§ WORK REQUIRED:
Print, without altering anything, the lines from the one that holds "line = cord_line(CORD_ROUTE, 110)" to the one that holds "before = set(bpy.data.objects)", inclusive. No other lines belong in the output.

— START OF GIVEN INFORMATION —

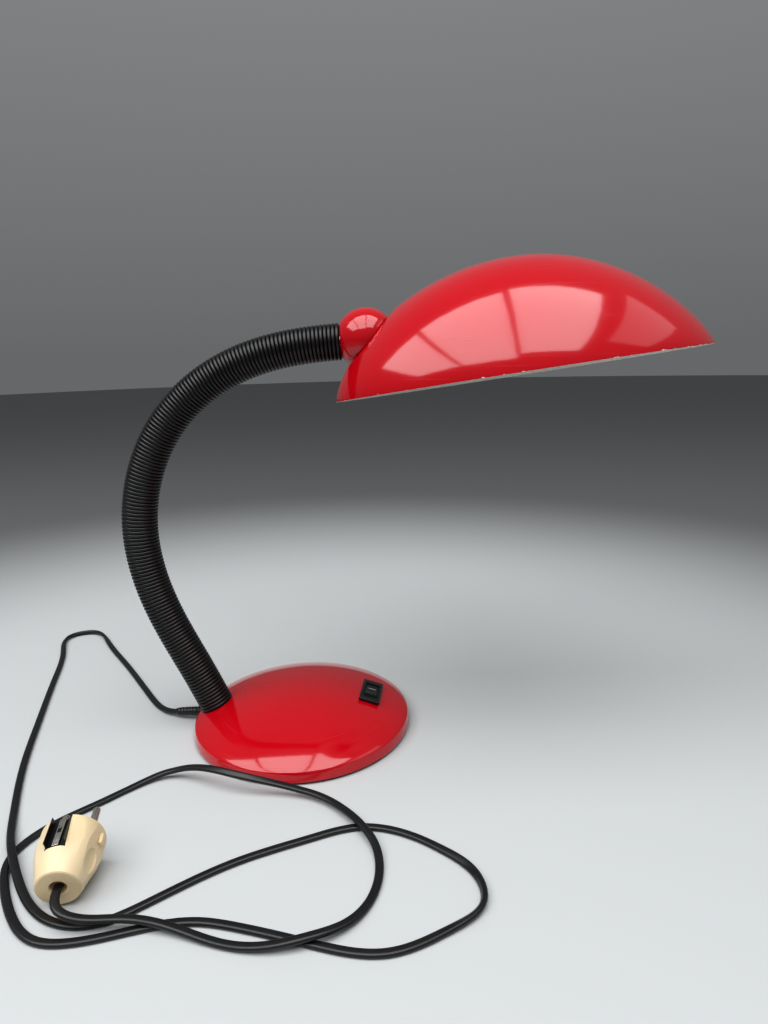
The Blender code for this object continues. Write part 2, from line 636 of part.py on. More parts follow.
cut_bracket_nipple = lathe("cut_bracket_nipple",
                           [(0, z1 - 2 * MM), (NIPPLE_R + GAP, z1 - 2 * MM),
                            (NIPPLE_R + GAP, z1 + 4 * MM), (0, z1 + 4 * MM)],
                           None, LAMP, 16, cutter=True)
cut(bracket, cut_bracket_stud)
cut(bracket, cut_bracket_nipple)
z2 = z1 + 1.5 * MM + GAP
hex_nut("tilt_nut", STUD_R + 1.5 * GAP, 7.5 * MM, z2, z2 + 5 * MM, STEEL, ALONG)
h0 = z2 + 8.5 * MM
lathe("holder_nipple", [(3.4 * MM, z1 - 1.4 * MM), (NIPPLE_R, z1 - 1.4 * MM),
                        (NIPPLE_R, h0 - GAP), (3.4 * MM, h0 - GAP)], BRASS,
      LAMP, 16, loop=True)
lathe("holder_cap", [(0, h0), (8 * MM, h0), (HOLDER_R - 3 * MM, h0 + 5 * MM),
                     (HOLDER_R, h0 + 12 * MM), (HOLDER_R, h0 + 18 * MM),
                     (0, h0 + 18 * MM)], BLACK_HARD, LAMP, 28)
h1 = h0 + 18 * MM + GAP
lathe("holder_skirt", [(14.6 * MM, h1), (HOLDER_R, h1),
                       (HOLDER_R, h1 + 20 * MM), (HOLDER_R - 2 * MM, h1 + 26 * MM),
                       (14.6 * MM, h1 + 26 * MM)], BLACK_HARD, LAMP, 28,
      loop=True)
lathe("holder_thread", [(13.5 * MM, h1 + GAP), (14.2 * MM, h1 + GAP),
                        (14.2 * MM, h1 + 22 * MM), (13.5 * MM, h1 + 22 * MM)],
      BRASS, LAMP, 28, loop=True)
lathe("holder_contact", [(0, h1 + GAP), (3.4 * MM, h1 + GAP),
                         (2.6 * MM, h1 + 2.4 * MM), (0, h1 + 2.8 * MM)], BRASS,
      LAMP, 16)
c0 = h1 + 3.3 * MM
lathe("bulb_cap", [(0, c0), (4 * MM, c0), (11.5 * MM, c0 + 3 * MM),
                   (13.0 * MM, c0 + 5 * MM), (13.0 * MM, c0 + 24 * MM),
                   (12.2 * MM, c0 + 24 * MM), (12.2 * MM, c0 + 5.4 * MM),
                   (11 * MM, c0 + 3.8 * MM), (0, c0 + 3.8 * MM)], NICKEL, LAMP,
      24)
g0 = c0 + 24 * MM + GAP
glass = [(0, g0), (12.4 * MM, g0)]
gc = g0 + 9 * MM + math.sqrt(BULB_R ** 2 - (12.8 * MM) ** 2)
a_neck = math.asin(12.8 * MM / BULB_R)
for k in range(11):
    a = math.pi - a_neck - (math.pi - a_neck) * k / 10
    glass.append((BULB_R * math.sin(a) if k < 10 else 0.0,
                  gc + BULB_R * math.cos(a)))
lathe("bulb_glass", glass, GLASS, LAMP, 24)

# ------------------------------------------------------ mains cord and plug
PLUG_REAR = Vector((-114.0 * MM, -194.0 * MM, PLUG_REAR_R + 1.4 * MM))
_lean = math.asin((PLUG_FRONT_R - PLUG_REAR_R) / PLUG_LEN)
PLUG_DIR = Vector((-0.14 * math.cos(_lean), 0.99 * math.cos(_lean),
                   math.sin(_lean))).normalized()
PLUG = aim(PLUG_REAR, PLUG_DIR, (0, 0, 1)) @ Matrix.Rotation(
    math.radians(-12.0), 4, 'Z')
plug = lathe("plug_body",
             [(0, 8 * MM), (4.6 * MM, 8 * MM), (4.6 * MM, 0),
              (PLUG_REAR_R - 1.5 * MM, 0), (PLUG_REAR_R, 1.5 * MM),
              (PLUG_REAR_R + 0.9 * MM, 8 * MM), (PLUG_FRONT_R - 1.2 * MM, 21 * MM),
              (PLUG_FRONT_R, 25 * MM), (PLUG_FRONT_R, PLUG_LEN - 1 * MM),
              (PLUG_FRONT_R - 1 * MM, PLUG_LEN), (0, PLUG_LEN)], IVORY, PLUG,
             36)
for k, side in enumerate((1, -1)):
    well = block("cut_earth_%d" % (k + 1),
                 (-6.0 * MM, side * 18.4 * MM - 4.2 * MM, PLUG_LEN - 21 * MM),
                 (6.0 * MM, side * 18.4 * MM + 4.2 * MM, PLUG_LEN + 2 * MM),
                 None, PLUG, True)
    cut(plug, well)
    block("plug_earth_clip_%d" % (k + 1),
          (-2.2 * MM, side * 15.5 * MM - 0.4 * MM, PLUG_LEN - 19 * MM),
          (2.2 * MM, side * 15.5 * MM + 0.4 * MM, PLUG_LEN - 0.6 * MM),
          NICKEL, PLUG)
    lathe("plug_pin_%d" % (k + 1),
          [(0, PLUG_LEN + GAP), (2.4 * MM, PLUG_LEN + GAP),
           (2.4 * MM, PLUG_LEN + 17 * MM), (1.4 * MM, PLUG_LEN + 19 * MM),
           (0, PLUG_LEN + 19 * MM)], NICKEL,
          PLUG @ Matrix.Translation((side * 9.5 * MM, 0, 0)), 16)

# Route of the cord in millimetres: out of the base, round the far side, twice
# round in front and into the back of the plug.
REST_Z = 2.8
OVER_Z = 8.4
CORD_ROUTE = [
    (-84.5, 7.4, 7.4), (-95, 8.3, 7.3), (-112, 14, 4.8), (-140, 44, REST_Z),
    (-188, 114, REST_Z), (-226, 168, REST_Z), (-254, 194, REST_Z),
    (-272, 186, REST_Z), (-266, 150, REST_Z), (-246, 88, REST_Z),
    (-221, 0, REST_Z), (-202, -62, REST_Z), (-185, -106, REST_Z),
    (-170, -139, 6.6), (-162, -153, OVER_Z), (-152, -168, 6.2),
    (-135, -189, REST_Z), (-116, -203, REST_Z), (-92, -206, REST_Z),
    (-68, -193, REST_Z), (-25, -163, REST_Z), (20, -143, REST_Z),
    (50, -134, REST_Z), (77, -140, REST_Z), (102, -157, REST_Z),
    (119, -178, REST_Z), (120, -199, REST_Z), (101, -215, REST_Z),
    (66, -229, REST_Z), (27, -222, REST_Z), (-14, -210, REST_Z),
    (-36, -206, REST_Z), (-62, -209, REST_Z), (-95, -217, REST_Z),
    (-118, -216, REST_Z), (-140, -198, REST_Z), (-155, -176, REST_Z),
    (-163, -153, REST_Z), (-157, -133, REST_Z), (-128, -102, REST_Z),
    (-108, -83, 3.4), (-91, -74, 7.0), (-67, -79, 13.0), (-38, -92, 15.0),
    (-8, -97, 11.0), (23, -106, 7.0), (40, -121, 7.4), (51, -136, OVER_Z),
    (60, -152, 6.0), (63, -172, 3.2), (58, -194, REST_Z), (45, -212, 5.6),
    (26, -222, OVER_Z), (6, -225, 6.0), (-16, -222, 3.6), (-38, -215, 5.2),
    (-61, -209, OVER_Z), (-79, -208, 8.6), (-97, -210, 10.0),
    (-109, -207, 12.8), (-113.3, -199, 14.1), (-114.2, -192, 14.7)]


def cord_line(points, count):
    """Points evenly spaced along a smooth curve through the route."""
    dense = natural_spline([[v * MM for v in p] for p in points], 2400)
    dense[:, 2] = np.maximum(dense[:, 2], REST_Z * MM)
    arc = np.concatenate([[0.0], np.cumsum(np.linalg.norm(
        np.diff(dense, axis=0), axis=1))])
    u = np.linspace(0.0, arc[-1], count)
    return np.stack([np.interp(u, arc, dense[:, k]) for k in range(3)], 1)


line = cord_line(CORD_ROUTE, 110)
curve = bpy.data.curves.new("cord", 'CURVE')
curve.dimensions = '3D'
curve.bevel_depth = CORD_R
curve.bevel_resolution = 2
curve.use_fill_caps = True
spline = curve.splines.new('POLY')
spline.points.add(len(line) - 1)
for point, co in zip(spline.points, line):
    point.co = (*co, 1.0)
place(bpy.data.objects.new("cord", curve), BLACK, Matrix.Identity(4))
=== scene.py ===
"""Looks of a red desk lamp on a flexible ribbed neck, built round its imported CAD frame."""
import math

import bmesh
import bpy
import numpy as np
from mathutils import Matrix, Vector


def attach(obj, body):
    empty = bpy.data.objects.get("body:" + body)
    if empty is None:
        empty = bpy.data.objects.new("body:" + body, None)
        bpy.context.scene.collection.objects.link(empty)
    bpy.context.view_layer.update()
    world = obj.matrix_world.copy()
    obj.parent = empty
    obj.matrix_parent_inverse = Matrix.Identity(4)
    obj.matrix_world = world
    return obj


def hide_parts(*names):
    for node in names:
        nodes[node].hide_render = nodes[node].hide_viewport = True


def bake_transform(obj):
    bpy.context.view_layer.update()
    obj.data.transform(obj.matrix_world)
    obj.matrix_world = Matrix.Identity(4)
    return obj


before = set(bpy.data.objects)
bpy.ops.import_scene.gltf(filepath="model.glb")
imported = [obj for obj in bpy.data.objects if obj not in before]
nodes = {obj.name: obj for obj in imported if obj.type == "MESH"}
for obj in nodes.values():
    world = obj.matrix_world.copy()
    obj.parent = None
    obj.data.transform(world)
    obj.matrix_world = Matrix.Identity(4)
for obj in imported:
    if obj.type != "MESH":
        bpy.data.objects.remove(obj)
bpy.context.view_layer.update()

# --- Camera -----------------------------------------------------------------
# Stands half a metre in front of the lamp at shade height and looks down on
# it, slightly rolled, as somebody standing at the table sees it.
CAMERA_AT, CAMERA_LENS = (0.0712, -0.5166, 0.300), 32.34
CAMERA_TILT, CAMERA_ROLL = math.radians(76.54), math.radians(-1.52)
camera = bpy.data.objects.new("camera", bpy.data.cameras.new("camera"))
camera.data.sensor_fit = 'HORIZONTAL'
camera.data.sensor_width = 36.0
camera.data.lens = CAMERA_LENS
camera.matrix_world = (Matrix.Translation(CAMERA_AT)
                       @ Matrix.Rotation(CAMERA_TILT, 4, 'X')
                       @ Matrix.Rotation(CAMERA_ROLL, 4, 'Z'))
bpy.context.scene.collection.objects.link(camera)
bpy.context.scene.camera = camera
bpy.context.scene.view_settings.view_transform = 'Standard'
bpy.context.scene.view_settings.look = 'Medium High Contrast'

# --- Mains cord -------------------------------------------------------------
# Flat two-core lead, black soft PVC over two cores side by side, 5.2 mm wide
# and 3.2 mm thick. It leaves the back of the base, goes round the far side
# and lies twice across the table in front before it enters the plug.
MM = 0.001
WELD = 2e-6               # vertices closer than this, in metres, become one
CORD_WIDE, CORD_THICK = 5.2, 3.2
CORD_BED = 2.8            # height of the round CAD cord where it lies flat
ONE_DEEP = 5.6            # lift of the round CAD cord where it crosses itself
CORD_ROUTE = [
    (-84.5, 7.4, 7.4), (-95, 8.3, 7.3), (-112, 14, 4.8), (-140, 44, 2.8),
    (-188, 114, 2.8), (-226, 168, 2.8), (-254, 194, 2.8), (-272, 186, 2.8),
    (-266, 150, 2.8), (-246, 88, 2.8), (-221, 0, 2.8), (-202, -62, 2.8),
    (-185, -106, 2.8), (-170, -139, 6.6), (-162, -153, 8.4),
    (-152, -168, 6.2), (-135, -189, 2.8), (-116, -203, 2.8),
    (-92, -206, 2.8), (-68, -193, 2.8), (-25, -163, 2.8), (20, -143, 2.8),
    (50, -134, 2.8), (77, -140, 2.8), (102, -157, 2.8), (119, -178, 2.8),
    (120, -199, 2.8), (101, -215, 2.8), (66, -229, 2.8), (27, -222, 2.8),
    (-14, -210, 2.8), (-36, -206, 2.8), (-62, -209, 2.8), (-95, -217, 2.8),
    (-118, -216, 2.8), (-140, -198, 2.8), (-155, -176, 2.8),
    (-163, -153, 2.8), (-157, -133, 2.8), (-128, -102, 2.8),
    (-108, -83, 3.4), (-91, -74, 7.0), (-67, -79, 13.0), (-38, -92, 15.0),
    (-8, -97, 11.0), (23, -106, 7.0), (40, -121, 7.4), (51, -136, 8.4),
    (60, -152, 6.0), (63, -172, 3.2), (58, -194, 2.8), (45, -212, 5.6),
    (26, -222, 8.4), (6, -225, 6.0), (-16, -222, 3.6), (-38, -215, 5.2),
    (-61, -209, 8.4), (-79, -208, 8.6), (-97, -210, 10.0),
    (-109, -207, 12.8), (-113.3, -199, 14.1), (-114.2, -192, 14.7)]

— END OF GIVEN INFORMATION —

§ FULL OUTPUT:
line = cord_line(CORD_ROUTE, 110)
curve = bpy.data.curves.new("cord", 'CURVE')
curve.dimensions = '3D'
curve.bevel_depth = CORD_R
curve.bevel_resolution = 2
curve.use_fill_caps = True
spline = curve.splines.new('POLY')
spline.points.add(len(line) - 1)
for point, co in zip(spline.points, line):
    point.co = (*co, 1.0)
place(bpy.data.objects.new("cord", curve), BLACK, Matrix.Identity(4))
=== scene.py ===
"""Looks of a red desk lamp on a flexible ribbed neck, built round its imported CAD frame."""
import math

import bmesh
import bpy
import numpy as np
from mathutils import Matrix, Vector


def attach(obj, body):
    empty = bpy.data.objects.get("body:" + body)
    if empty is None:
        empty = bpy.data.objects.new("body:" + body, None)
        bpy.context.scene.collection.objects.link(empty)
    bpy.context.view_layer.update()
    world = obj.matrix_world.copy()
    obj.parent = empty
    obj.matrix_parent_inverse = Matrix.Identity(4)
    obj.matrix_world = world
    return obj


def hide_parts(*names):
    for node in names:
        nodes[node].hide_render = nodes[node].hide_viewport = True


def bake_transform(obj):
    bpy.context.view_layer.update()
    obj.data.transform(obj.matrix_world)
    obj.matrix_world = Matrix.Identity(4)
    return obj


before = set(bpy.data.objects)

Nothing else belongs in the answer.